── Information shown ──

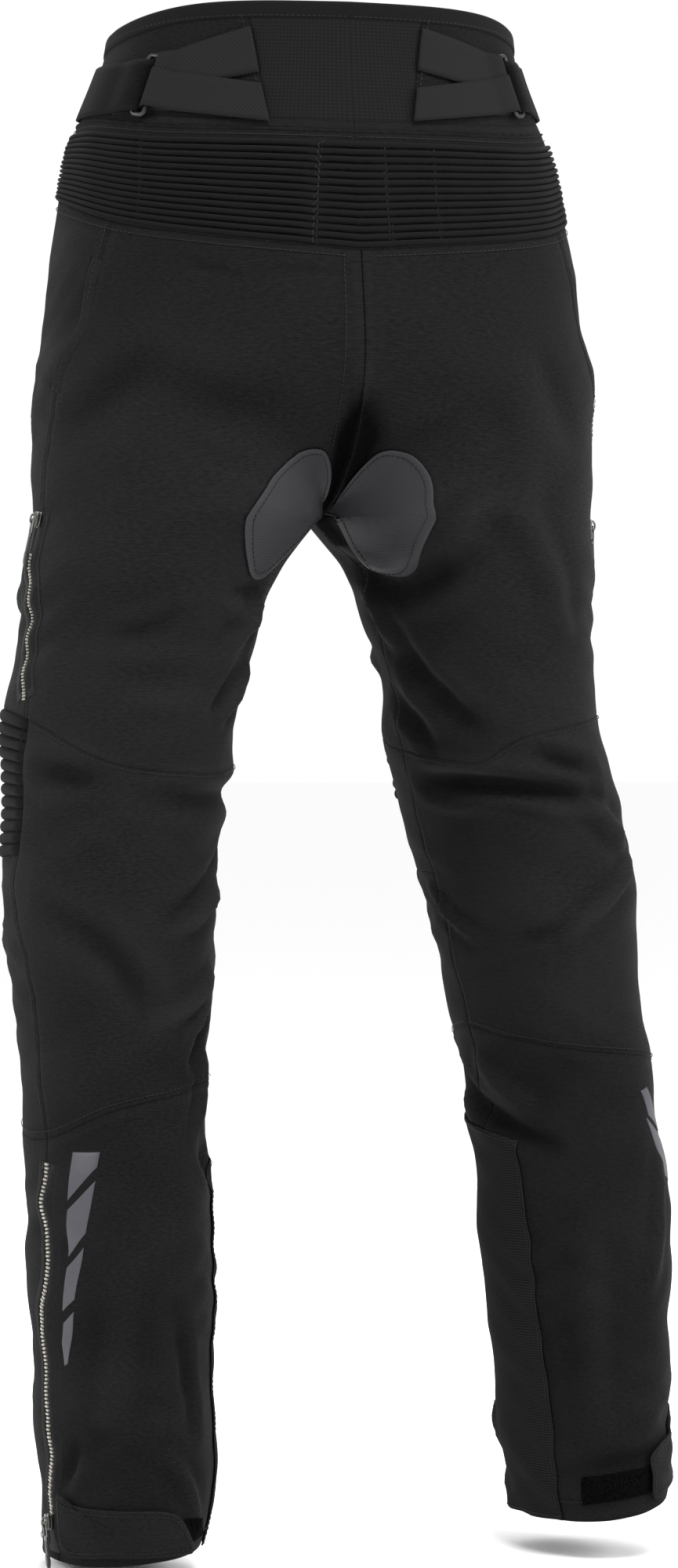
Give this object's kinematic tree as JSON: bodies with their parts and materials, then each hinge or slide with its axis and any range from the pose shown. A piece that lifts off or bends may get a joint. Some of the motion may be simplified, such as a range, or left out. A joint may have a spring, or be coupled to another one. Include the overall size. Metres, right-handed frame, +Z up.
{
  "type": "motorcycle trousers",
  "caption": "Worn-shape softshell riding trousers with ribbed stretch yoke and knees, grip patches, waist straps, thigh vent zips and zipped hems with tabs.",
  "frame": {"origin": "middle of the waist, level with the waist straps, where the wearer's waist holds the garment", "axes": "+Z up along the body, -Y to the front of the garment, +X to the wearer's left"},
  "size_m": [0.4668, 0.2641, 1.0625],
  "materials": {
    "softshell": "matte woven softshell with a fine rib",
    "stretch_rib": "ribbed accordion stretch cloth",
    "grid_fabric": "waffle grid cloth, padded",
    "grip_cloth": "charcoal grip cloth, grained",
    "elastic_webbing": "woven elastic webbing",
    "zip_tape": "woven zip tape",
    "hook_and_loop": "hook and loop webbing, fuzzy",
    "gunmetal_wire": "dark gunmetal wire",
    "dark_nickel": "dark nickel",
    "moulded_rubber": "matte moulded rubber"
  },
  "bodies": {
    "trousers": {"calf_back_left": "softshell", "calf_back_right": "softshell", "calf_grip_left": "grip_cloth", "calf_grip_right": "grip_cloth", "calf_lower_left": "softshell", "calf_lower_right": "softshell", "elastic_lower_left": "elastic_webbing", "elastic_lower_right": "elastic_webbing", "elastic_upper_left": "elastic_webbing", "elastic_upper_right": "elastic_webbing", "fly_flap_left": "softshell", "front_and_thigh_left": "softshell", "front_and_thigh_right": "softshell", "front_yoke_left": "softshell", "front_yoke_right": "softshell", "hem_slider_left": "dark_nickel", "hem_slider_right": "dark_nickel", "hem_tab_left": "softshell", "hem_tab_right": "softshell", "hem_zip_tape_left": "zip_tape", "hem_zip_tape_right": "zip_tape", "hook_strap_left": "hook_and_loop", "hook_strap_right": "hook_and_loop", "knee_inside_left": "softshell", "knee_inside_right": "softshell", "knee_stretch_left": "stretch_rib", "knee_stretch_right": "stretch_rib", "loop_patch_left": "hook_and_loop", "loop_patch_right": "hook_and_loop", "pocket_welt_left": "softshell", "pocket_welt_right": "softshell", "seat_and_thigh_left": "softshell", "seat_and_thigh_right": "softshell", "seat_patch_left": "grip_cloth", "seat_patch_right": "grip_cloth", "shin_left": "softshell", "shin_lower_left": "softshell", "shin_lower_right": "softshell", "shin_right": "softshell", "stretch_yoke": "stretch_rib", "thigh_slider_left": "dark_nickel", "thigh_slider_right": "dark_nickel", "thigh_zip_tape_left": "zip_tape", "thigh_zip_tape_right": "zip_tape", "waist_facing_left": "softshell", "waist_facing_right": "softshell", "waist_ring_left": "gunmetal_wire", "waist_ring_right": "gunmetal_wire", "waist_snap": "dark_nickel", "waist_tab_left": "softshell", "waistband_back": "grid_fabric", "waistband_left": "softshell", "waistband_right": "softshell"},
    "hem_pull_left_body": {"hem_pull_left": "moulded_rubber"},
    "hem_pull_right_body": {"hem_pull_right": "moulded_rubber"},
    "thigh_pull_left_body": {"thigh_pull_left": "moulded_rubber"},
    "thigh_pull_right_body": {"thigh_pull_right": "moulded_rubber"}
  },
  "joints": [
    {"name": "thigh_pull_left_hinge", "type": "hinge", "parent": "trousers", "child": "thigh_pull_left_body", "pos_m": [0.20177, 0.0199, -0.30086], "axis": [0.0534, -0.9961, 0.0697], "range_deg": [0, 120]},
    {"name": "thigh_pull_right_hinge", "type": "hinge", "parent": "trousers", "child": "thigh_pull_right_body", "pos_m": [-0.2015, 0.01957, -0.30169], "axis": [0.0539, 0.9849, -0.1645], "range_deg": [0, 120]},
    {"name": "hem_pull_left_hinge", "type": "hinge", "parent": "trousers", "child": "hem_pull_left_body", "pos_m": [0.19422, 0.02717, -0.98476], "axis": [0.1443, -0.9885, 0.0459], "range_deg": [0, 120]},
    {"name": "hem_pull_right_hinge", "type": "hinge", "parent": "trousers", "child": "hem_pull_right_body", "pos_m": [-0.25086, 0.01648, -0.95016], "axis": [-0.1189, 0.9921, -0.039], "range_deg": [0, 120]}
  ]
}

───

• Directions: Reproduce all of the material above word for word.

• The response:
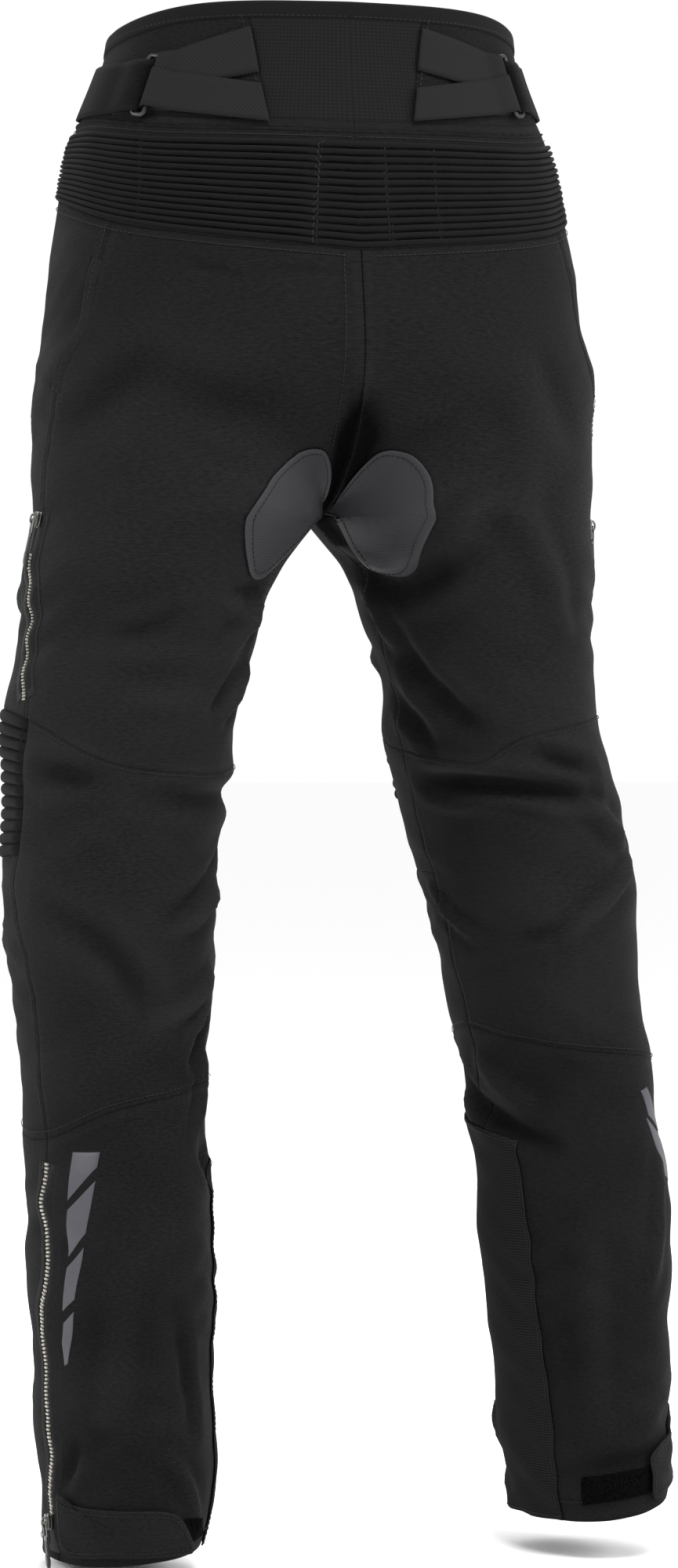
Give this object's kinematic tree as JSON: bodies with their parts and materials, then each hinge or slide with its axis and any range from the pose shown. A piece that lifts off or bends may get a joint. Some of the motion may be simplified, such as a range, or left out. A joint may have a spring, or be coupled to another one. Include the overall size. Metres, right-handed frame, +Z up.
{
  "type": "motorcycle trousers",
  "caption": "Worn-shape softshell riding trousers with ribbed stretch yoke and knees, grip patches, waist straps, thigh vent zips and zipped hems with tabs.",
  "frame": {"origin": "middle of the waist, level with the waist straps, where the wearer's waist holds the garment", "axes": "+Z up along the body, -Y to the front of the garment, +X to the wearer's left"},
  "size_m": [0.4668, 0.2641, 1.0625],
  "materials": {
    "softshell": "matte woven softshell with a fine rib",
    "stretch_rib": "ribbed accordion stretch cloth",
    "grid_fabric": "waffle grid cloth, padded",
    "grip_cloth": "charcoal grip cloth, grained",
    "elastic_webbing": "woven elastic webbing",
    "zip_tape": "woven zip tape",
    "hook_and_loop": "hook and loop webbing, fuzzy",
    "gunmetal_wire": "dark gunmetal wire",
    "dark_nickel": "dark nickel",
    "moulded_rubber": "matte moulded rubber"
  },
  "bodies": {
    "trousers": {"calf_back_left": "softshell", "calf_back_right": "softshell", "calf_grip_left": "grip_cloth", "calf_grip_right": "grip_cloth", "calf_lower_left": "softshell", "calf_lower_right": "softshell", "elastic_lower_left": "elastic_webbing", "elastic_lower_right": "elastic_webbing", "elastic_upper_left": "elastic_webbing", "elastic_upper_right": "elastic_webbing", "fly_flap_left": "softshell", "front_and_thigh_left": "softshell", "front_and_thigh_right": "softshell", "front_yoke_left": "softshell", "front_yoke_right": "softshell", "hem_slider_left": "dark_nickel", "hem_slider_right": "dark_nickel", "hem_tab_left": "softshell", "hem_tab_right": "softshell", "hem_zip_tape_left": "zip_tape", "hem_zip_tape_right": "zip_tape", "hook_strap_left": "hook_and_loop", "hook_strap_right": "hook_and_loop", "knee_inside_left": "softshell", "knee_inside_right": "softshell", "knee_stretch_left": "stretch_rib", "knee_stretch_right": "stretch_rib", "loop_patch_left": "hook_and_loop", "loop_patch_right": "hook_and_loop", "pocket_welt_left": "softshell", "pocket_welt_right": "softshell", "seat_and_thigh_left": "softshell", "seat_and_thigh_right": "softshell", "seat_patch_left": "grip_cloth", "seat_patch_right": "grip_cloth", "shin_left": "softshell", "shin_lower_left": "softshell", "shin_lower_right": "softshell", "shin_right": "softshell", "stretch_yoke": "stretch_rib", "thigh_slider_left": "dark_nickel", "thigh_slider_right": "dark_nickel", "thigh_zip_tape_left": "zip_tape", "thigh_zip_tape_right": "zip_tape", "waist_facing_left": "softshell", "waist_facing_right": "softshell", "waist_ring_left": "gunmetal_wire", "waist_ring_right": "gunmetal_wire", "waist_snap": "dark_nickel", "waist_tab_left": "softshell", "waistband_back": "grid_fabric", "waistband_left": "softshell", "waistband_right": "softshell"},
    "hem_pull_left_body": {"hem_pull_left": "moulded_rubber"},
    "hem_pull_right_body": {"hem_pull_right": "moulded_rubber"},
    "thigh_pull_left_body": {"thigh_pull_left": "moulded_rubber"},
    "thigh_pull_right_body": {"thigh_pull_right": "moulded_rubber"}
  },
  "joints": [
    {"name": "thigh_pull_left_hinge", "type": "hinge", "parent": "trousers", "child": "thigh_pull_left_body", "pos_m": [0.20177, 0.0199, -0.30086], "axis": [0.0534, -0.9961, 0.0697], "range_deg": [0, 120]},
    {"name": "thigh_pull_right_hinge", "type": "hinge", "parent": "trousers", "child": "thigh_pull_right_body", "pos_m": [-0.2015, 0.01957, -0.30169], "axis": [0.0539, 0.9849, -0.1645], "range_deg": [0, 120]},
    {"name": "hem_pull_left_hinge", "type": "hinge", "parent": "trousers", "child": "hem_pull_left_body", "pos_m": [0.19422, 0.02717, -0.98476], "axis": [0.1443, -0.9885, 0.0459], "range_deg": [0, 120]},
    {"name": "hem_pull_right_hinge", "type": "hinge", "parent": "trousers", "child": "hem_pull_right_body", "pos_m": [-0.25086, 0.01648, -0.95016], "axis": [-0.1189, 0.9921, -0.039], "range_deg": [0, 120]}
  ]
}